* DIRECTIVE:
Find the lines with the string "this" and return them.

* AVAILABLE RECORDS:

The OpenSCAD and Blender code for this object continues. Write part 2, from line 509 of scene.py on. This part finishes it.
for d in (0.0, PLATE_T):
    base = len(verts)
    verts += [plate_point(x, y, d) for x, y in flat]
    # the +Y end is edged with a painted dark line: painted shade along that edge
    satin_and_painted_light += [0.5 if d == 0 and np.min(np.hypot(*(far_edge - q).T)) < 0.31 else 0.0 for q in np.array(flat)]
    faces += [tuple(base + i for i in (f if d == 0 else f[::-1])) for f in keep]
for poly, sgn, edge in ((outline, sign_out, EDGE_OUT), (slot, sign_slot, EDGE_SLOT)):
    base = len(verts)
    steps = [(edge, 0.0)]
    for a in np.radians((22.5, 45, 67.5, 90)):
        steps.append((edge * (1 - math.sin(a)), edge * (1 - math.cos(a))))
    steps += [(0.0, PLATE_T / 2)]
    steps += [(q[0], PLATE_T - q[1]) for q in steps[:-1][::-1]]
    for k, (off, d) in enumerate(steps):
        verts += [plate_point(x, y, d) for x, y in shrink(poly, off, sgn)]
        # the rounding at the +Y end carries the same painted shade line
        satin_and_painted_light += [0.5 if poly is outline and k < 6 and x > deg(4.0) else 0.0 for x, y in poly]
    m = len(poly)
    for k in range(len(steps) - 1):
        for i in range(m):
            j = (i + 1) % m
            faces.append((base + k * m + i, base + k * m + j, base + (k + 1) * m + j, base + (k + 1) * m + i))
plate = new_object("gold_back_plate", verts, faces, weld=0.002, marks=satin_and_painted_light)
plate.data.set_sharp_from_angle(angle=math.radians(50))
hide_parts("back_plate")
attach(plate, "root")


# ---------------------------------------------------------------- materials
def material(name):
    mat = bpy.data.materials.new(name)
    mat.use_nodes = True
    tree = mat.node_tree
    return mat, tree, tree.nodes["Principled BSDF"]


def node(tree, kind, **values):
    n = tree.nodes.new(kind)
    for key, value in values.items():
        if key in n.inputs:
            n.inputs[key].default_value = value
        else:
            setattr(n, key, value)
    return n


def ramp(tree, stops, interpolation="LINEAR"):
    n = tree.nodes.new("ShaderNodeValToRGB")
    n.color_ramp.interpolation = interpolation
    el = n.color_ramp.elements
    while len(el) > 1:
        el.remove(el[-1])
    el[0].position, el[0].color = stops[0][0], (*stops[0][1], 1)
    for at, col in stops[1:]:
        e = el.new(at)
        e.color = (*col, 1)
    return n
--
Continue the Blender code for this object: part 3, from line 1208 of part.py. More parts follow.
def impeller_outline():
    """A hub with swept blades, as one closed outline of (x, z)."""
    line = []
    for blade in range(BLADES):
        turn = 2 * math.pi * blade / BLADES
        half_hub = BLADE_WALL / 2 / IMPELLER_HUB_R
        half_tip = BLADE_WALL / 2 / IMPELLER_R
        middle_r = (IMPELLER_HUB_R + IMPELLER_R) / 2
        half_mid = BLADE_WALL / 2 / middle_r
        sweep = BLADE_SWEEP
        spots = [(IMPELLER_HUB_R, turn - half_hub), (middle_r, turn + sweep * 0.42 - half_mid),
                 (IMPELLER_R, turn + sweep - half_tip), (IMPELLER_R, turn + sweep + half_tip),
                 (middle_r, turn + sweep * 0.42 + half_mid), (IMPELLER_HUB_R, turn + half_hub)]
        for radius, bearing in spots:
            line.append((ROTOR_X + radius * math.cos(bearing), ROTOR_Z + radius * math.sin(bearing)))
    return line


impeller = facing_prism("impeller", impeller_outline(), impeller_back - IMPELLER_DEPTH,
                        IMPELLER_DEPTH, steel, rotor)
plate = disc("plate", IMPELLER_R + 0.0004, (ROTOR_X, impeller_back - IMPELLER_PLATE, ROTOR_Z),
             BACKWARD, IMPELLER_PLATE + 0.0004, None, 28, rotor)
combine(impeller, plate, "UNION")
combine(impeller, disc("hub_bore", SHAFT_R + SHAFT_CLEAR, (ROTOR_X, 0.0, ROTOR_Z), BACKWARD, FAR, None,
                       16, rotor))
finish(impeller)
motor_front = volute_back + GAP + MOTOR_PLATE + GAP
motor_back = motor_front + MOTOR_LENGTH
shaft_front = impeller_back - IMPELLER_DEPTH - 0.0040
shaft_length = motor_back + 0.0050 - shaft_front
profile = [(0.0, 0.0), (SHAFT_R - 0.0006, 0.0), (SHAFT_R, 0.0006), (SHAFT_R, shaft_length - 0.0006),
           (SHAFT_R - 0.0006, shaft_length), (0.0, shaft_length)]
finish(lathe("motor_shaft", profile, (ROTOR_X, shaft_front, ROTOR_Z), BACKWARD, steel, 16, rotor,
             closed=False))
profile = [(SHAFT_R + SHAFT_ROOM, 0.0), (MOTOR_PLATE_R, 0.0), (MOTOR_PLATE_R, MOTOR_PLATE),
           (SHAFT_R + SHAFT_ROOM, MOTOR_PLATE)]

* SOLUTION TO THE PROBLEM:
The OpenSCAD and Blender code for this object continues. Write part 2, from line 509 of scene.py on. This part finishes it.
Continue the Blender code for this object: part 3, from line 1208 of part.py. More parts follow.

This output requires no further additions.